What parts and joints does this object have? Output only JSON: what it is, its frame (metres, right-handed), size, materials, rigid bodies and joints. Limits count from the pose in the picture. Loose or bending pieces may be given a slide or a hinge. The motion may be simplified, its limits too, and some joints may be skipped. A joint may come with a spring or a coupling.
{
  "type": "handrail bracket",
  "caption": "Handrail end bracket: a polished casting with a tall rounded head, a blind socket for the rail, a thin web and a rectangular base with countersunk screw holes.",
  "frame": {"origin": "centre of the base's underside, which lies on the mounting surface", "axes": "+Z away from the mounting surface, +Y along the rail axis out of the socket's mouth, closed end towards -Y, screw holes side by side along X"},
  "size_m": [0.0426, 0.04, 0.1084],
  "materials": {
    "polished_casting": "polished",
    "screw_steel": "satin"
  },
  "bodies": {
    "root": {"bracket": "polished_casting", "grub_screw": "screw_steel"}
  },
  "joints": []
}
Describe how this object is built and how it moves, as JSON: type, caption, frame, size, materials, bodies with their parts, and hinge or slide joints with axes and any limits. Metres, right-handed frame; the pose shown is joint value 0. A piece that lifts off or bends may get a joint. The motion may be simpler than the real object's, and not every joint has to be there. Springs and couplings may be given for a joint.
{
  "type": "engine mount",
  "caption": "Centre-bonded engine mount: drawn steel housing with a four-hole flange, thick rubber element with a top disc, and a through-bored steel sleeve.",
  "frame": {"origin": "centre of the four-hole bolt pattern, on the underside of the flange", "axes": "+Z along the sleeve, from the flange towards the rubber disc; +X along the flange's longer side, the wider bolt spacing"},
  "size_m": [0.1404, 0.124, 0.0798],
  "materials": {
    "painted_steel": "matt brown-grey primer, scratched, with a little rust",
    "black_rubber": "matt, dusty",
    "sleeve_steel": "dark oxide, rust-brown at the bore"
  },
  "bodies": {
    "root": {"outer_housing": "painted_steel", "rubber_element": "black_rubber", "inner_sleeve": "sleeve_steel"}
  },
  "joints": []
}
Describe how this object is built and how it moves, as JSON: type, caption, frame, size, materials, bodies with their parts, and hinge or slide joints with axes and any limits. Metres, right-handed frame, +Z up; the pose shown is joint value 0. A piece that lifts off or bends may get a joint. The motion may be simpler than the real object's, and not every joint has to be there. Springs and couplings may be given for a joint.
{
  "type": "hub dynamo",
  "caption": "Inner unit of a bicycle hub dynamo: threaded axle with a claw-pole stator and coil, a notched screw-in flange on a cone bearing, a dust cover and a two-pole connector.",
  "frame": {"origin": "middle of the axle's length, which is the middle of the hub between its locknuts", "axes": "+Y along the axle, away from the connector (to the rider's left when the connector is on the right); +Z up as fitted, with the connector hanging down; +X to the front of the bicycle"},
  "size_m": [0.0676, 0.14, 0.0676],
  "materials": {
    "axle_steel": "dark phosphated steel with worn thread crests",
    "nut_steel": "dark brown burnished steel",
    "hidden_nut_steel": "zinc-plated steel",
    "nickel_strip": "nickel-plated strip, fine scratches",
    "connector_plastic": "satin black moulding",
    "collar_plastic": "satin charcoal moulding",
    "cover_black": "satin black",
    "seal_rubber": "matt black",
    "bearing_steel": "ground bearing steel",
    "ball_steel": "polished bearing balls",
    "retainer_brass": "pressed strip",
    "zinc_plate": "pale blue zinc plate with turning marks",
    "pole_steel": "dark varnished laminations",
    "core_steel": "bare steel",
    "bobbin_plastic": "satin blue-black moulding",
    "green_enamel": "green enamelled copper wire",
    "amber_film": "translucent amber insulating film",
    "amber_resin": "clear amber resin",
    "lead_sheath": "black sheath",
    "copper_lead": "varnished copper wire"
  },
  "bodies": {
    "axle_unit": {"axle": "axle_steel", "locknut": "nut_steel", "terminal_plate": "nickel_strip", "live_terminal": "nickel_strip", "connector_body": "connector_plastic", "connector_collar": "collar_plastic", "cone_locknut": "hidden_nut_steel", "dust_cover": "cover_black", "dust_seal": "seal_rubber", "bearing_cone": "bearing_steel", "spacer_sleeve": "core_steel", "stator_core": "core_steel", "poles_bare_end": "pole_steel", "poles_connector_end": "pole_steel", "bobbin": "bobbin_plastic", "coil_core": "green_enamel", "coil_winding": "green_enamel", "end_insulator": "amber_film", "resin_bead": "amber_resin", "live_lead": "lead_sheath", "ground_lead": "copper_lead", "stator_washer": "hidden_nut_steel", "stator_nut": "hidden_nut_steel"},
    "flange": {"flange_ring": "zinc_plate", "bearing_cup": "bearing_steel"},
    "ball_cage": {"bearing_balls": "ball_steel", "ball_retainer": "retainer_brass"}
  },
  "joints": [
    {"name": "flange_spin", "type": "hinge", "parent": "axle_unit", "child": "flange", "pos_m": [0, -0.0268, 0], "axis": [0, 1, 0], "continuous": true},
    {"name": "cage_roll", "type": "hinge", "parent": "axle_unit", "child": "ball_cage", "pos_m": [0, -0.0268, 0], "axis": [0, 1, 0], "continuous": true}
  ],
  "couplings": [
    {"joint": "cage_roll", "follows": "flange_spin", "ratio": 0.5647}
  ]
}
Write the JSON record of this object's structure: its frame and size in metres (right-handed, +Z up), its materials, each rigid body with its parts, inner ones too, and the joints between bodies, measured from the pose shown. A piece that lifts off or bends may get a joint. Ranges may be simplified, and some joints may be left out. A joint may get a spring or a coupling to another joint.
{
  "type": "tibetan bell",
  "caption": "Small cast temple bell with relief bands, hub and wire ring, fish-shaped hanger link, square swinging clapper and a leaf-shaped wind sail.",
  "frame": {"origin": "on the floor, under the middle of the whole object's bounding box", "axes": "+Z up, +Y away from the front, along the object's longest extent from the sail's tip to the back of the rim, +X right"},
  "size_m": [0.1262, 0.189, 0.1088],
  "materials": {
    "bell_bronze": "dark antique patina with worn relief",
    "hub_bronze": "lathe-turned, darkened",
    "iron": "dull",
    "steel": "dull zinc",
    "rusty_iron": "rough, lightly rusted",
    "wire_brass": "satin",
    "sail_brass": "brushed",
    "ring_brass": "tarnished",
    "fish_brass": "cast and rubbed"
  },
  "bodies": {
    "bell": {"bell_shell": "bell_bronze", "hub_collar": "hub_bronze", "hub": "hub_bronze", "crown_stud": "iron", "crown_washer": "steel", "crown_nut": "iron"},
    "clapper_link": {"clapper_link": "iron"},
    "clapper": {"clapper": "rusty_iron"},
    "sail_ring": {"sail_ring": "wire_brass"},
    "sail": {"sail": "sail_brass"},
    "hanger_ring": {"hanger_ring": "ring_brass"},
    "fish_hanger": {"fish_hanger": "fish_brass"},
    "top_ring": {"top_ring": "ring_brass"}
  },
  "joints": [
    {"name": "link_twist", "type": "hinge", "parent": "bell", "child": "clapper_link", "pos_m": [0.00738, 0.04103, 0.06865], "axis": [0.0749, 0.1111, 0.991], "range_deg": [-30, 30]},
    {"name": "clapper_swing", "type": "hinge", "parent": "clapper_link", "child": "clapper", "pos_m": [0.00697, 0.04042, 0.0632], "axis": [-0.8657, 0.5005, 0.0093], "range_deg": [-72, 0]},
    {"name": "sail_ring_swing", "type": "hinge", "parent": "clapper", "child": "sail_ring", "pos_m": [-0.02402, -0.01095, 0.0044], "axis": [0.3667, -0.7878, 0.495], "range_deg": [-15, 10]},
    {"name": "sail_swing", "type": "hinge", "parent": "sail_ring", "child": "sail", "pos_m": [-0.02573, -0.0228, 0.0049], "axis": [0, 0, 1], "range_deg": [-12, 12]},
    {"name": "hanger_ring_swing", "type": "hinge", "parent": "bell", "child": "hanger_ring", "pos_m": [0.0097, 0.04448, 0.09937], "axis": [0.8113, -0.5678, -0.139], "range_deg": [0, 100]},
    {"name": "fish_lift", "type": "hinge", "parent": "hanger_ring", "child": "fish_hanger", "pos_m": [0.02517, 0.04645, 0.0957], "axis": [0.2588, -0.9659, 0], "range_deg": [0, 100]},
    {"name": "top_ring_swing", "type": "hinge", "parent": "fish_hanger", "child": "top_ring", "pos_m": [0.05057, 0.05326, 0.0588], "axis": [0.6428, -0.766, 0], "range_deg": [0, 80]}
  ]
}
----------------------------------------
* INSTRUCTIONS FOR THE TASK:
Answer with one number: how many lines of the entries above include the word "that".

* TASK SOLUTION:
3